Logicless Templates: LOL

Logicless: To be devoid of logic.

Merriam-Webster’s Dictionary

Babies are logicless, right? They eat and they shit. They throw toy blocks to and fro. They slap randomly at the Tower of Hanoi you bought them, not giving a damn about your shitty computer science references.

But logicless as they seem, they aren’t really, are they? I mean, not even bogosort is. We just call babies logicless, as maybe some sort of harmless insult. “Oh, Suzy, that baby of yours, he’s just so… logicless.” It almost sounds nice! The chic thing to say. The alternative, “Hey, Suzy, that baby of yours, he’s just such a… stupid bitch…” that’s probably gonna land you a swift smack from yours truly, Suzy.

And if you’ve fallen for the promise of logicless templates, you probably deserve a swift smack as well. “Logicless” has a negative connotation. So it’s no coincidence that logicless templates are severely flawed. They have their uses, sure. I use Handlebars in a few projects. But they belong nowhere near a large web application (most the time). Here’s why:

Logicless? ORLY?

First of all, let’s just get one thing straight. The very idea of calling Handlebars and Moustache “logicless” is… well… logicless. Retarded even, if you prefer. We’ve had logicless templates, long long before Handlebars was a thing. We called those templates HTML. And HTML worked fine, thank you very much. Handlebars, though, is not what the cool kids are calling HTML these days. No, it’s a templating library, and it has logic. It has ifs and fors and anybody who’s anybody these days adds in pluralization helpers, i18n… The list goes on. But when it comes down to it, in most cases, logicless templates are just a bad, underpowered frameworks.

When I was 16 and Handlebars came onto the scene, I fell for that logicless bullcrap hook, line, and sinker. Naive, 16-year-old me ate that shit up. Separation of concerns? Yes please. That whole promise of having your designers be able to edit your markup without knowing code? That totally worked out. Cause checking in changes and navigating through codebases in general is oh so much easier than understanding trivial if clauses. Cause, you know, non-engineers are completely incompetent. And retarded. (Except not really…)

No. Logicless templates don’t even make sense. They have all kinds of logic. And you know what else they have all kind of? Broken, empty promises.

You remember that one about designers taking over the templates? Well, they changed things and wondered why the code didn’t work if the h1 was an h2 (because we wrote shitty selectors), or how come the link stopped working when they changed an anchor to a div (because we care about semantics).

Plus they fucked up the commit log.

I’ve talked to exactly zero people employed with the sole task of marking up HTML and merrily committing this with their magical surprise knowledge of Git… No, this person is a rumor. That designer that can magically commit changes, navigate the codebase, and knows HTML and CSS and logic… we have a special title for that type of designer: “engineer”.

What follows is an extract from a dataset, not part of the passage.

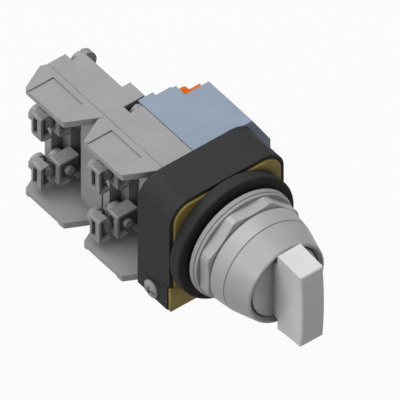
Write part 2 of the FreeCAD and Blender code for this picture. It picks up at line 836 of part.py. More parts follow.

There’s an inherent coupling of semantics (markup) and events (code) in well designed applications. And separating it isn’t always necessary, and is sometimes very, very wrong.

Logic Is Unavoidable

Wouldn’t it be great if our apps didn’t need logic? Wouldn’t it be great if we could just smash our foreheads on the power button of our servers, and the paycheques would start flying through the cracks in the door, like Harry Potter’s letters from Hogwarts?

Cause those are the servers I want. So too bad they don’t exist.

Why? We need logic. Sometimes, we have logic we don’t need. A lot of times, sometimes. But the fact remains: we need logic.

Logicless templates at best just shift this logic into some separate layer, the presentation layer, or–worse–to the controller. Probably the only thing worse than bad templates is bad controllers.

Presentation layers help slim down your OMG-fat views. They’re not a bad thing. But there’s certain logic, render-logic, that belongs at the render level: pluralization and date-formating are prime examples.

It’s possible to imagine a blog post with a created_at timestamp attached to it. It’s possible to imagine you’d display this in three separate places, in three different formats. What benefit do you get from hiding that in the presentation layer? Zilch.

And don’t even get me started on pluralization… It usually only takes one time before you, a sane developer, has the thought cross your head, “Weeeeeell, pluralization isn’t really logic…” And you go fishing through Github for a pluralization helper, trying to con yourself into believing that Handlebar Moustaches are still cool.

There’s a very debatable line about which mutations should be done in the presentation layer and which at the render level. But the line that says “none of this should happen at the render level” … that line is imaginary, and hardly ever followed even when using “logicless” templates. The separation of concerns there, is a lot of times, just separation for the sake of it. It’s just a big waste of time and bad design.

But I can see the headlines now: “ALL YOUR LOGIC ARE BELONG TO TEMPLATES”. I can see them already. It’s not what I advocate. It’s not what I say. But whatever.